A mad mad mad mad 2008.


Okay, so maybe this wasn’t the year that culture took center stage. There were a couple of news events that proved a little distracting. And it would be hard to put your finger on the one book or the one movie or the one TV show or the one performance that made us all shut up and pay attention. Well, with the exception of Tina Fey. But throughout most of the arts, in lieu of singular hits, it was a surprisingly deep and fruitful year, with lots of just plain great, interesting stuff and a few moments that defied all reason, like Robert Downey Jr.’s crazy-assed channeling of a black person in Tropic Thunder.
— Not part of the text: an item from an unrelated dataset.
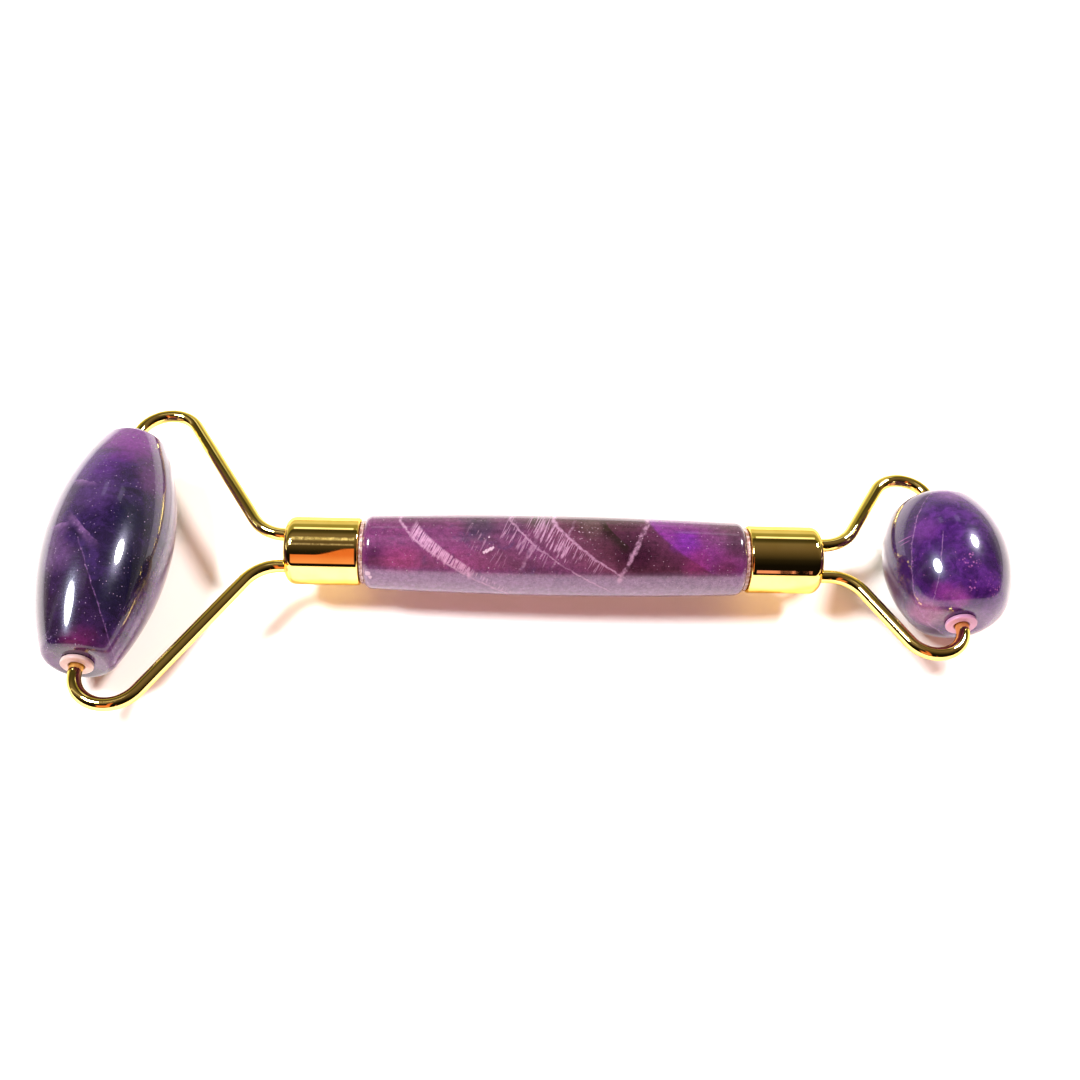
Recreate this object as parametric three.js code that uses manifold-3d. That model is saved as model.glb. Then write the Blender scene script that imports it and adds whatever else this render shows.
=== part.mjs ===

Or how about artist Urs Fischer’s digging a giant crater in the floor of a West Village gallery? People have complained for years that pop music has been stuck in a rut, but this year we had Santogold and TV on the Radio busting up traditional genres. Both classical and dance elevated exciting new stars who speak to a younger generation, and an old hand like Richard Price published what may be the strongest novel of his stellar career. In the following pages, our critics and writers recap all the best and most memorable things, as well as briefly rehearse the lowliest duds. And to engage our culturally literate city, we solicited opinions from outside the magazine, an unsurprising number of which were mad about Mad Men. “After watching an episode,” said novelist Nathaniel Rich, “I need to have a vodka and milk just to calm down.”